NRA donor says he’ll seek Wayne LaPierre’s ouster in bankruptcy case. On Thursday, a federal trustee announced the four members of an unsecured creditors committee as a part of the National Rifle Association’s Chapter 11 filing. The committee includes the group’s erstwhile PR firm Ackerman McQueen, with whom the gun group is currently battling in court, and donor David Dell’Aquila, who is leading a class-action lawsuit against the organization. Now Dell’Aquila tells The Washington Free Beacon that he plans to petition for a court-appointed trustee to take over leadership of the NRA. Meanwhile, the group faces legal pressure on other fronts:
- Grumblings from the NRA board?: Phillip Journey, a judge in Kansas who won his seat as an NRA director in 2020 and also served on the group’s board in the 1990s, notified the Texas court hearing the gun group’s bankruptcy case that he’s secured representation in the case.
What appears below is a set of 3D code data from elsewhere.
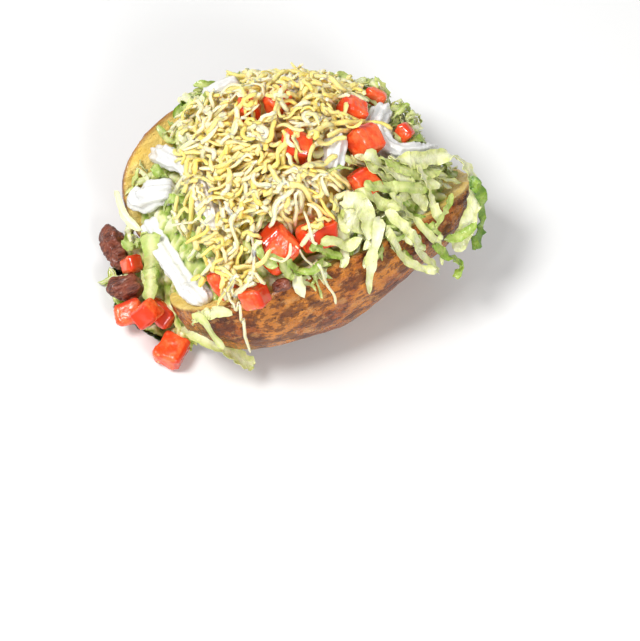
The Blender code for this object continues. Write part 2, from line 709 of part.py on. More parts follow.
def main():
    """Build the potato, the two heaps and every topping that lies on them."""
    clear_scene()
    rng = random.Random(SEED)
    skin = material("potato", (0.42, 0.20, 0.07), 0.5)
    leaf = material("lettuce", (0.50, 0.62, 0.20), 0.45)
    shred = material("cheese", (0.90, 0.70, 0.30), 0.45)
    cream = material("cream", (0.90, 0.89, 0.86), 0.3)
    tomato = material("tomato", (0.80, 0.12, 0.05), 0.25)
    meat = material("meat", (0.28, 0.07, 0.04), 0.4)

    potato = build_potato(skin)
    lettuce = lettuce_core()
    lettuce.data.materials.clear()
    lettuce.data.materials.append(leaf)
    cheese = cheese_core(lettuce)
    cheese.data.materials.append(shred)

    ground = {"potato": tree_of(potato), "filling": tree_of(lettuce),
              "all": tree_of(potato, lettuce, cheese)}
    toppings, rooms = [], []

    def lay(make, *details):
        topping, room = make(*details[:-1], tree_of(potato, *toppings), *details[-1])
        toppings.append(topping)
        rooms.append(room)

    for i, (width, points) in enumerate(CREAM_PATHS):
        lay(cream_ribbon, "cream_%d" % (i + 1), width, points, ground, (cream,))
    for i, chunk in enumerate(MEAT_CHUNKS + SPILLED_MEAT):
        bed = ground["all" if chunk in MEAT_CHUNKS else "filling"]
        lay(meat_chunk, "meat_%d" % (i + 1), chunk, bed, (meat,))
    for i, dice in enumerate(TOMATO_DICE + SPILLED_DICE):
        bed = ground["all" if dice in TOMATO_DICE else "filling"]
        lay(tomato_die, "tomato_%02d" % (i + 1), dice, bed, (tomato, rng))

    for core in (cheese, lettuce):
        copies = [room.copy() for room in rooms]
        for piece in copies:
            bpy.context.scene.collection.objects.link(piece)
        boolean(core, "DIFFERENCE", copies)
    for room in rooms:
        bpy.data.objects.remove(room, do_unlink=True)

    lying = tree_of(*toppings)
    cheese_shreds(cheese, [ground["potato"], tree_of(lettuce), lying], rng)
    lettuce_strips(lettuce, [ground["potato"], tree_of(cheese), lying], tree_of(potato, lettuce, cheese),
                   rng)


main()
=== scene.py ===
"""Looks of a loaded baked potato: skin, flesh, lettuce, grated cheese, cream, tomato and meat.

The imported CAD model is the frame. Each of its nodes is replaced by a finely made piece that keeps
the node's place and form. Lengths are in metres, X runs along the potato, +Y points to its thinner
half and +Z up.
"""
from __future__ import annotations

import logging
import math
import random
from dataclasses import dataclass, field
from enum import Enum
from typing import Callable, Sequence

import bpy
import numpy as np
from mathutils import Matrix, Vector, noise
from mathutils.bvhtree import BVHTree

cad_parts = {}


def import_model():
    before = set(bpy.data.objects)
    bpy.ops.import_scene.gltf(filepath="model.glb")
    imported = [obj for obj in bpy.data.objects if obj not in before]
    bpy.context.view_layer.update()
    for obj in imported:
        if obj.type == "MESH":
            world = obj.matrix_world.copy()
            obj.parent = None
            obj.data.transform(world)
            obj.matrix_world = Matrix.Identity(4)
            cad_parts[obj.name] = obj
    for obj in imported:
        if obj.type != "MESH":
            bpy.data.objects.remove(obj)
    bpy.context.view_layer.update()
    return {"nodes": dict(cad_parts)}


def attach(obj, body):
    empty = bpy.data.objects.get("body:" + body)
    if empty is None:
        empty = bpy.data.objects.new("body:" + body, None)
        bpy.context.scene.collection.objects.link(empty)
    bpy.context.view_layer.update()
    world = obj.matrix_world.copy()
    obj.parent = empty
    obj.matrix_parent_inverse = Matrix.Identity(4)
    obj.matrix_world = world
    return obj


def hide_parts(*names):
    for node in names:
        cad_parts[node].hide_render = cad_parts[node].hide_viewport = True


LOG = logging.getLogger("loaded_potato")
MM = 0.001
SEED = 7
DOWN = Vector((0, 0, -1))
FAR_ABOVE = 0.2
Span = tuple[float, float]


class Slot(Enum):
    """Material slots, one for each finish."""

    SKIN = "skin"
    LETTUCE = "lettuce"
    CHEESE = "cheese"
    CREAM = "cream"
    TOMATO = "tomato"
    MEAT = "meat"


# ---------------------------------------------------------------- small mathematics


def ease(value: np.ndarray | float) -> np.ndarray:
    """Smooth step from 0 to 1.

    Args:
        value: Number or numbers to ease, clipped to 0 and 1.

    Returns:
        The eased numbers.
    """
    value = np.clip(value, 0.0, 1.0)
    return value * value * (3 - 2 * value)


def fractal(points: np.ndarray, size: Sequence[float], seed: float, octaves: int = 3) -> np.ndarray:
    """Fractal noise of about -1 to 1 at some points.

    Args:
        points: Points, one a row, in metres.
        size: Size of the noise's lumps along X, Y and Z, in metres.
        seed: Shift that gives each use a noise of its own.
        octaves: Levels of detail.

    Returns:
        One number for each point.
    """
    scaled = points / np.asarray(size) + seed * 17.31
    return np.array([noise.fractal(Vector(p), 1.0, 2.0, octaves) for p in scaled])


def smooth_curve(places: Sequence[Sequence[float]], spacing: float) -> np.ndarray:
    """Even points along a smooth curve through some places.

    Args:
        places: Places that the curve passes, in metres.
        spacing: Distance between the points.

    Returns:
        The points, one a row.
    """
    pts = np.asarray(places, float)
    pts = np.vstack([2 * pts[0] - pts[1], pts, 2 * pts[-1] - pts[-2]])
    dense = []
    for p0, p1, p2, p3 in zip(pts, pts[1:], pts[2:], pts[3:]):
        for t in np.linspace(0, 1, 16, endpoint=False):
            dense.append(0.5 * (2 * p1 + (p2 - p0) * t + (2 * p0 - 5 * p1 + 4 * p2 - p3) * t * t
                                + (3 * p1 - p0 - 3 * p2 + p3) * t ** 3))
    dense = np.array(dense + [pts[-2]])
    run = np.concatenate([[0], np.cumsum(np.linalg.norm(np.diff(dense, axis=0), axis=1))])
    count = max(4, round(run[-1] / spacing) + 1)
    return np.stack([np.interp(np.linspace(0, run[-1], count), run, dense[:, k])
                     for k in range(dense.shape[1])], 1)


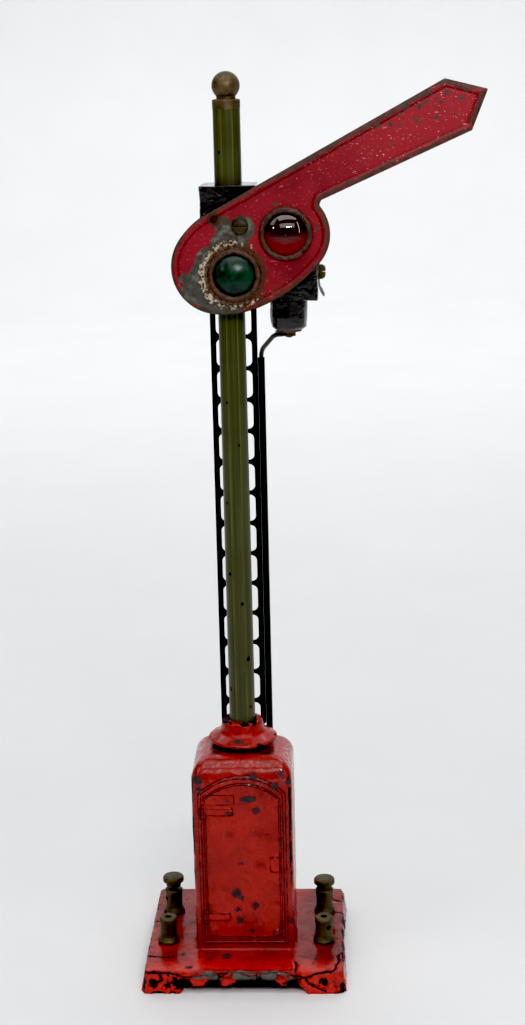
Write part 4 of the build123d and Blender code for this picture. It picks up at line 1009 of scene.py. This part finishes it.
def rough_casting(node, voxel, rounds, coarse, fine, name):
    """A casting under thick paint: its corners rounded, its faces lumpy and crinkled."""
    mesh = even_mesh(node, voxel, rounds)
    points, normals = points_of(mesh)
    low, high = corners(node)
    push = coarse * (lumps(points, 6, 2, 0.5) - 0.4)
    push += fine * np.abs(lumps(points, 2.2, 3, 1.4)) - fine * 0.5
    push *= step(np.linalg.norm(points[:, :2], axis=1), *HEAD_BORE)
    moved = points + normals * push[:, None]
    move_points(mesh, np.clip(moved, low, high))
    stand_for(node, mesh, name)


def worn_bezel(node, name, seed):
    """A lens ring with dents and rust, its back left flat on the arm."""
    mesh = even_mesh(node, 0.26, 2)
    points, normals = points_of(mesh)
    push = 0.10 * lumps(points, 3.5, 2, seed) + 0.06 * lumps(points, 1.1, 3, seed + 2) - 0.05
    push *= normals[:, 1] < 0.2
    move_points(mesh, points + normals * push[:, None])
    stand_for(node, mesh, name)


def crumpled_tag():
    """The thin tag, bent about within its own box."""
    mesh = even_mesh("earth_tag", 0.22, 1)
    points, normals = points_of(mesh)
    low, high = corners("earth_tag")
    shift = np.stack([lumps(points, 3.0, 2, seed) for seed in (0.1, 2.3, 4.1)], axis=1)
    move_points(mesh, np.clip(points + 0.5 * shift, low, high))
    stand_for("earth_tag", mesh, "earth_tag_crumpled")


# ---- floor, backdrop, lights and camera ---------------------------------------------------


def paper():
    """A plain pale surface."""
    g = Graph("pale_paper")
    tone = g.noise(120, 3)
    g.bump(g.noise(1.5, 3), 0.05, 0.2)
    return g.finish(g.mix(tone, rgb(222, 223, 224), rgb(229, 230, 231)), 0.6)


def sweep():
    """The floor and a backdrop that rises from it in one curve."""
    wide, front, back, rise = 3.2, -3.0, 2.4, 2.6
    radius = 0.5
    profile = [(front, 0.0), (back - radius, 0.0)]
    bends = 12
    for bend in range(1, bends + 1):
        turn = math.radians(90 * bend / bends)
        profile.append((back - radius + radius * math.sin(turn), radius - radius * math.cos(turn)))
    profile.append((back, rise))
    mesh = bpy.data.meshes.new("sweep")
    points = [(x, y, z) for y, z in profile for x in (-wide, wide)]
    faces = [(2 * i, 2 * i + 1, 2 * i + 3, 2 * i + 2) for i in range(len(profile) - 1)]
    mesh.from_pydata(points, [], faces)
    mesh.polygons.foreach_set("use_smooth", [True] * len(faces))
    mesh.materials.append(paper())
    placed("sweep", mesh)


def softbox(name, azimuth, elevation, distance, width, height, power, aim):
    """A rectangular light, seen from the aim point at that azimuth (0 is -Y, + is +X) and elevation
    in degrees, its distance and size in metres."""
    light = bpy.data.lights.new(name, "AREA")
    light.shape = "RECTANGLE"
    light.size = width
    light.size_y = height
    light.energy = power
    lamp = placed(name, light)
    a, e = math.radians(azimuth), math.radians(elevation)
    away = Vector((math.sin(a) * math.cos(e), -math.cos(a) * math.cos(e), math.sin(e)))
    lamp.location = Vector(aim) + away * distance
    lamp.rotation_euler = away.to_track_quat("Z", "Y").to_euler()


HEAD = (0.01, -0.01, 0.30)
LIGHTS = [
    ("window", 6, 30, 1.5, 1.5, 0.42, 3.4, HEAD),
    ("overhead", 10, 76, 1.7, 1.7, 1.1, 12.5, (0, 0, 0)),
    ("wall_wash", 0, 55, 1.5, 4.0, 0.6, 34, (0, 2.3, 0.5)),
    ("floor_wash", 0, 88, 1.6, 3.0, 1.0, 11, (0, 1.1, 0)),
    ("small_lamp", -50, 18, 1.5, 0.07, 0.07, 0.8, HEAD),
    ("left_fill", -60, 40, 1.8, 0.5, 0.9, 2, HEAD),
    ("brow_glint", 14, 40, 0.7, 0.2, 0.008, 1.3, (0, -0.02, 0.095)),
    ("right_strip", 52, 18, 1.5, 0.05, 1.0, 1.2, HEAD),
]


def studio():
    """A dim pale room, the lights, and the picture's own tones."""
    world = bpy.data.worlds.new("studio")
    world.use_nodes = True
    background = world.node_tree.nodes["Background"]
    background.inputs["Color"].default_value = (0.93, 0.96, 1.0, 1)
    background.inputs["Strength"].default_value = 0.1
    scene = bpy.context.scene
    scene.world = world
    scene.view_settings.view_transform = "Standard"
    scene.view_settings.use_curve_mapping = True
    scene.view_settings.curve_mapping.black_level = (0.022, 0.022, 0.022)
    for light in LIGHTS:
        softbox(*light)


FOCAL_LENGTH = 64.64
EYE = (0.04636, -0.75236, 0.39712)
LOOKING = (-0.0457, 0.9669, -0.2511)
PICTURE_RIGHT = (0.9989, 0.0414, -0.0225)


def camera():
    """The camera stands in front, a little above the arm, and looks down at the mast."""
    forward = Vector(LOOKING).normalized()
    right = Vector(PICTURE_RIGHT)
    right = (right - forward * right.dot(forward)).normalized()
    up = right.cross(forward)
    data = bpy.data.cameras.new("camera")
    data.sensor_fit = "AUTO"
    data.sensor_width = 36
    data.lens = FOCAL_LENGTH
    eye = placed("camera", data)
    turn = Matrix((right, up, -forward)).transposed()
    eye.matrix_world = Matrix.Translation(EYE) @ turn.to_4x4()
    bpy.context.scene.camera = eye


worn_base()
worn_collar()
pressed_arm()
rough_casting("head_bracket", 0.4, 3, 0.22, 0.2, "head_bracket_painted")
rough_casting("lamp_house", 0.4, 3, 0.22, 0.2, "lamp_house_painted")
rough_casting("lamp_socket", 0.35, 2, 0.2, 0.12, "lamp_socket_painted")
worn_bezel("red_bezel", "red_bezel_worn", 0.3)
worn_bezel("green_bezel", "green_bezel_worn", 1.9)
crumpled_tag()
sweep()
studio()
camera()

bpy.context.view_layer.update()
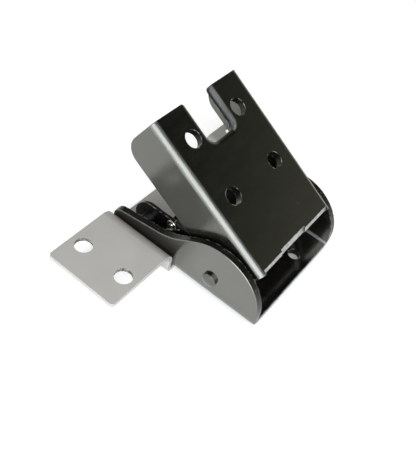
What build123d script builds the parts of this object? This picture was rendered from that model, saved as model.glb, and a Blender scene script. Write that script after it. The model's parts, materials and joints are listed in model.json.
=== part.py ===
from build123d import *
from math import atan2, cos, pi, radians, sin
import os

# Folding leg bracket: a channel base that a table leg's channel swings in,
# held to the panel by a bent strap across its narrow end.
# All sizes are in millimetres. X runs along the base from the strap to the
# pivot end, Y runs across it, and Z is up. The origin is the middle of the
# strap's four screw holes, on the face of the strap that meets the panel.
# The shapes are drawn about the base's own centre plane, and moved across at
# the end, because one wing of the strap is longer than the other.

# Strap
strap_thickness = 1.6
strap_length = 26.7          # along X
strap_wings = {"right": 29.4, "left": 19.5}   # base wall to the tip of each wing
strap_hole_inset = {"right": 10.3, "left": 6.3}   # hole row to the tip
strap_drop = 7.3             # panel face down to the top of the strap floor
strap_shoulder = 3.3         # inside radius of the upper bends
strap_bend = 1.0             # inside radius of the lower bends
strap_corner = 1.2
strap_hole = 6.0
strap_hole_x = 16.8          # hole spacing along X

# Base channel
sheet = 2.5
side_gap = 1.0               # room for a washer between leg and base
base_bend = 1.0              # inside bend radius
edge_round = 0.3             # rolled-over edge of the sheared sheet
pivot_x = 28.0               # pivot axis from the middle of the strap
pivot_height = 8.3           # pivot axis above the underside of the base
lobe_radius = 17.6           # rounded end of the side walls
lobe_ahead = 1.5             # lobe centre ahead of the pivot
lobe_height = 4.6            # lobe centre above the underside of the base
lobe_turn = 124.0            # degrees of the lobe arc before it runs down to the neck
neck_rise = 11.85             # top of the neck where it leaves the lobe
neck_start = 21.8            # that place, behind the pivot
neck_slope = 0.18
neck_blend = 20.0
nose_radius = 3.7
nose_behind = 37.2           # nose centre behind the pivot
nose_height = 5.65
neck_underside = 2.9         # underside of the neck where it leaves the base
neck_underside_start = 17.0
web_start = 15.0              # start of the full-width web, behind the pivot
tongue_width = 26.8
tongue_end = 27.0            # end of the web tongue, behind the pivot
web_hole = 4.5
web_hole_ahead = 13.2
web_hole_side = 9.4

# Leg channel, sized in its own frame: along the leg from the pivot,
# outward from the pivot to the web, and across
leg_width = 43.0
leg_bend = 0.3               # inside bend radius
leg_crease = 2.2             # outside radius, set sharp in the press
leg_web_out = 17.3           # pivot axis to the outer face of the web
leg_top = 49.4
leg_foot = 7.1               # leg end below the pivot
leg_ear = 5.4                # radius of the leg's ear about the pivot
leg_corner = 6.0             # rounded free corner of the leg's side walls
leg_angle = 150.0            # leg direction from +X in the photographed position
notch_width = 12.7
notch_floor = 34.0           # bottom of the notch above the pivot
notch_corner = 3.0
prong_corner = 1.6
leg_hole = 6.0
leg_hole_rows = (17.7, 38.8)
leg_hole_side = 11.8
foot_bevel = 1.4
relief_width = 14.2
relief_bevel = 2.1
relief_side = -1.6           # middle of the relief, across the leg

# Pivot rivets and washers
rivet_shank = 4.0
rivet_head = 5.2
rivet_dome = 1.6
rivet_shoulder = 0.9         # straight edge of the head below the dome
rivet_tail = 5.6
rivet_tail_height = 1.0
turn_gap = 0.06              # free play on a turning fit, on the radius
slip = 0.05                  # free play between turning faces
washer_od = 10.0
tail_washer_od = 7.4
tail_washer = 0.6

# Detent lever that rides on the leg's ears
lever_sheet = 1.2
lever_gap = 1.4              # lever cheek to the leg's wall, with the spring in it
lever_bend = 0.6
lever_pin_behind = 31.2
lever_pin_height = 5.55
lever_end = 6.1              # rounded end about the lever pin
lever_clear = 0.4            # cheeks' flat underside above the strap's floor
lever_web_start = 21.5       # behind the pivot
lever_web_end = 11.5
lever_pin = 3.0
lever_pin_inside = 2.4       # how far each pin reaches in from the cheek's outer face
spacer_od = 5.0
spacer_wall = 0.5
detent_pin = 3.2
detent_angle = 198.0         # where the detent pin meets the ear
detent_gap = 0.1
detent_end = 2.4             # rounded end of the lever about the detent pin
detent_depth = 0.35
detent_stops = (95.0, 180.0)   # leg directions in which the pin clicks in

# Spring
wire = 0.6
coil_radius = 1.65           # to the middle of the wire
coil_turns = 1
coil_pitch = 0.62
spring_lean = 33.0           # degrees that the spring's arms rise towards the pivot
spring_arms = (2.4, 3.1)     # length behind and ahead of the coil
post_diameter = 1.9
post_behind = 21.8
post_height = 10.2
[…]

My colleague Will Van Sant notes: “I’d heard recently that Journey and a handful of other board members have concerns about actions taken by the NRA’s current leadership.” Journey has indicated he may take further action in the case, but offered no details.
- A judicial panel rejected the NRA’s request to consolidate lawsuits against it. The United States Panel on Multidistrict Legislation denied the NRA’s petition to lump together several of its ongoing legal battles, including the donors’ class action, court fights with Ackerman McQueen, and the New York attorney general’s suit seeking the gun group’s dissolution.
ICYMI: Extremists are using pro-gun messages to attract new members. Far-right groups are looking for issues that can be used to coalesce Americans with right-wing beliefs the way “Stop the Steal” misinformation did during the build-up to the Capitol siege. The Trace reviewed hundreds of posts in far-right forums and found that gun rights rhetoric and conspiracy theories about government gun confiscation are central to their efforts. Experts have also noticed the dynamic — “everything is about the guns,” one researcher told Chip Brownlee. Read the story.
Violence interrupters argue for a living wage. Programs that deploy community mediators to diffuse conflicts before they escalate into shootings have been shown to reduce bloodshed. So why does street outreach work pay so little — if at all? In our weekly newsletter (which you can add to your subscription here), my colleague Jennifer Mascia spoke with the leaders of groups pressing that question. “Nationwide, none of us are receiving what we should,” said one.
House levies first fines against members for bucking metal detector requirement. Republican Congressmen Louie Gohmert and Andrew Clyde were each charged $5,000 for bypassing scanners installed after the Capitol insurrection, a Democratic aide told USA Today. Last week, the House voted to mandate financial penalties for failure to comply with the new guidelines after numerous House Republicans openly flouted them.